40 Acres (2025) Parents Guide

Acres is Rated R by Motion Picture Rating (MPA) for strong bloody violent content and language

40 Acres Review – A Post-Apocalyptic Thriller with Soul, Sorrow, and a Shotgun

Directed by R.T. Thorne, best known for his work in music videos and TV, this Canadian indie feature may fly under the radar, but it delivers a rare kind of genre storytelling: intimate, layered, and deeply tied to cultural memory. Starring Danielle Deadwyler, Michael Greyeyes, and newcomer Kataem O’Connor, 40 Acres isn’t just about surviving the end it’s about what comes after, when you’re still carrying centuries of trauma, responsibility, and maybe just maybe hope.

The Story & What It Tries to Say

The story follows Hailey Freeman (Deadwyler), a once-soldier who now rules over a fiercely self-sufficient farm in rural Canada with her partner Galen (Greyeyes) and their blended family. It’s been 14 years since a fungal plague swept across the planet, wiping out animal life and crumbling the world as we knew it. Civilization, as far as we can tell, collapsed. There are no governments. No systems. Just the land, the scars, and whoever managed to survive it.

The Freeman family has turned their ancestral land into a stronghold. Barbed wire. Guns. Drills. This is not a commune it’s a fortress. The kids are homeschooled in combat and farming. There’s no electricity, no outside contact. The farm itself becomes almost a character: lush, fertile, and sacred in a world that’s otherwise dead.

But when Emanuel, the teenage son (O’Connor), sneaks past the perimeter and meets Dawn, a mysterious outsider, everything shifts. Dawn represents something the Freemans have been avoiding for over a decade: the unknown, the other, and the terrifying possibility of connection or contamination.

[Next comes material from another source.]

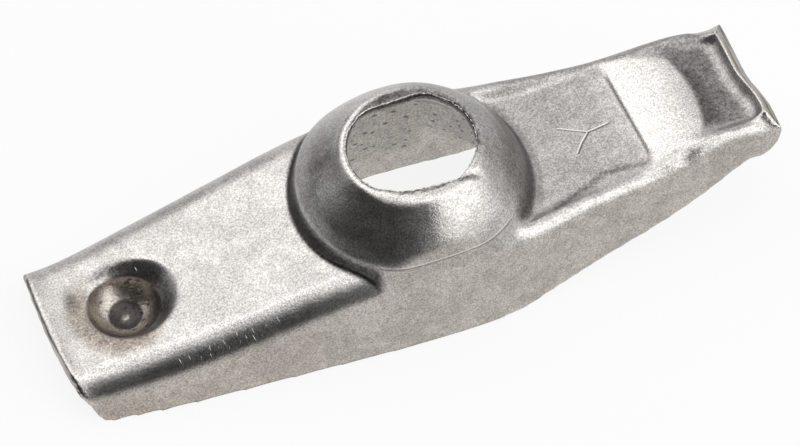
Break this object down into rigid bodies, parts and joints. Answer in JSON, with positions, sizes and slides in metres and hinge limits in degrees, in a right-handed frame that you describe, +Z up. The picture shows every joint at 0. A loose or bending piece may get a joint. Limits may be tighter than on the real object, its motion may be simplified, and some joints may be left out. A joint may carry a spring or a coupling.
{
  "type": "pressed steel rocker arm",
  "caption": "Pressed steel rocker arm with a pushrod socket, a domed ball seat with a stud slot and a coined valve pad, folded to a channel.",
  "frame": {"origin": "in the plane of the flange edges, under the middle of the stud slot in the domed seat", "axes": "+X along the arm from the pushrod socket to the valve pad, +Y across the arm, +Z up out of the domed side"},
  "size_m": [0.0806, 0.0248, 0.0187],
  "materials": {
    "pressed_steel": "satin, tumbled"
  },
  "bodies": {
    "root": {"rocker_arm": "pressed_steel"}
  },
  "joints": []
}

At its heart, 40 Acres is about legacy and land about the promises made to Black and Indigenous communities, broken and buried, and the trauma that still haunts those histories. The title alone is a loaded reference to “forty acres and a mule,” that long-denied restitution after slavery. And here we are, generations later, with descendants trying to protect a piece of land they earned, but never stopped having to fight for.

It’s also about control vs. freedom especially in a post-apocalyptic context. Is Hailey protecting her family or controlling them? Is fear of the world justified, or does it become its own kind of tyranny? These are big, messy questions, and the movie sits in that discomfort instead of trying to solve it neatly.

Performances & Characters

Let’s talk about Danielle Deadwyler first. If you thought she was powerful in Till, wait until you see her here. As Hailey, she’s not a stereotypical “tough mom” trope. She’s complex wounded, resourceful, terrifying at times, but also deeply loving. There’s a constant flicker behind her eyes, like she’s never not calculating threats. You believe she’s the kind of woman who’s made peace with killing to protect what’s hers and you ache for what that’s cost her.

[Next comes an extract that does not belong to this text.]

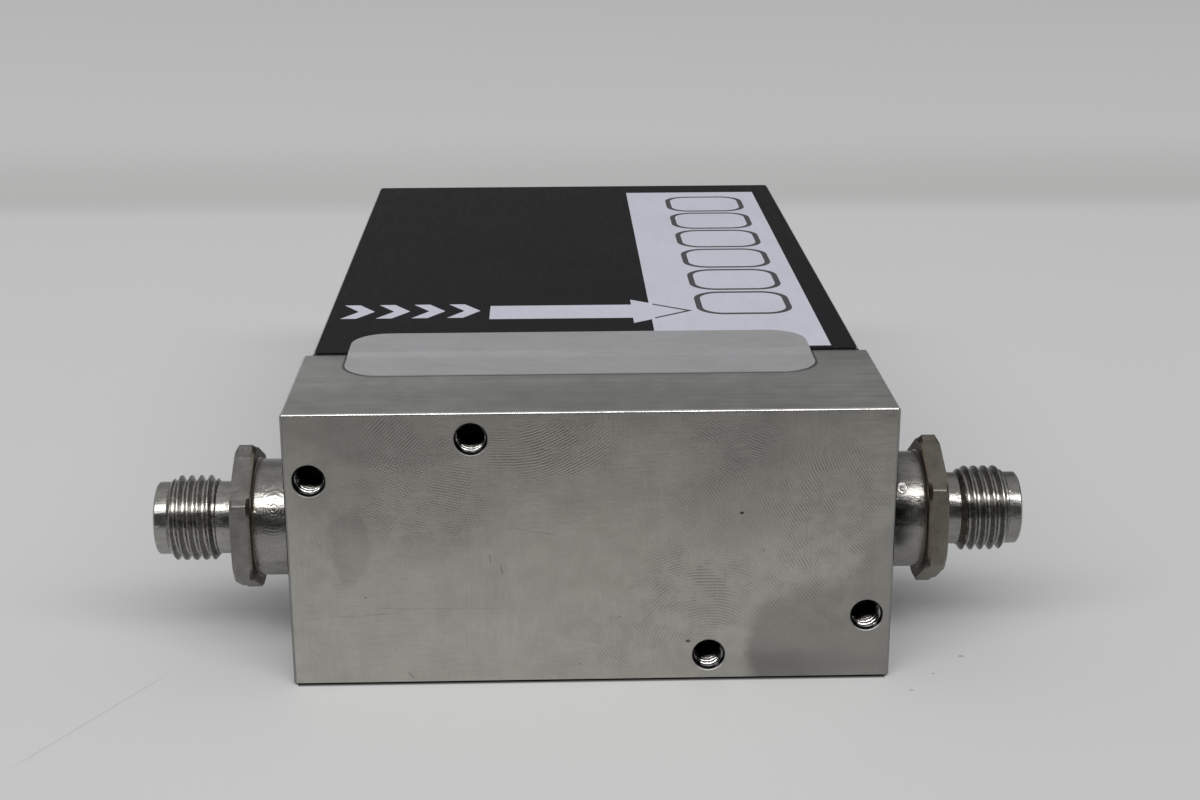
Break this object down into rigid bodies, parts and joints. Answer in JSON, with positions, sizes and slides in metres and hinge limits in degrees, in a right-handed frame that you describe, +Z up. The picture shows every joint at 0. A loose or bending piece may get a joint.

Michael Greyeyes, as Galen, brings an essential calm to the film. He’s the counterbalance to Hailey’s edge. Where she sees danger, he sees possibilities. Their chemistry feels lived-in like a real couple who’ve shared unspoken grief for years and built something fragile out of the ashes.

Kataem O’Connor, as Emanuel, is the film’s emotional hinge. He’s a kid who’s never known the world before the collapse, and that curiosity burns inside him. O’Connor brings a softness and sincerity that plays beautifully against Deadwyler’s steely resolve. His scenes with Dawn are tentative, vulnerable, and a bit tragic like watching someone learn to dream in a place where dreaming is dangerous.

Dawn herself is an enigma, but a necessary one. She’s not just a plot device she’s the embodiment of everything the family fears, but also everything they’ve lost: trust, connection, and the potential for something beyond survival.

Direction, Visuals & Pacing

Director R.T. Thorne makes some bold choices here. There’s no heavy exposition. No clunky worldbuilding. We’re just there, on the farm, learning by watching. And that works in the film’s favor it feels lived-in, not explained to death. He clearly trusts the audience to keep up.

The cinematography by Jeremy Benning is stripped down but beautiful. The farmland is captured in soft, natural light almost serene during the day, but eerily isolated at night. And when violence erupts (and it does), it’s jarring and brutal in a way that feels real, not stylized.

There’s one action sequence around the midpoint that genuinely shocked me. Not just because of the violence, but because of the way it was shot. It’s quick, chaotic, and emotional. You don’t come away from it cheering. You come away rattled.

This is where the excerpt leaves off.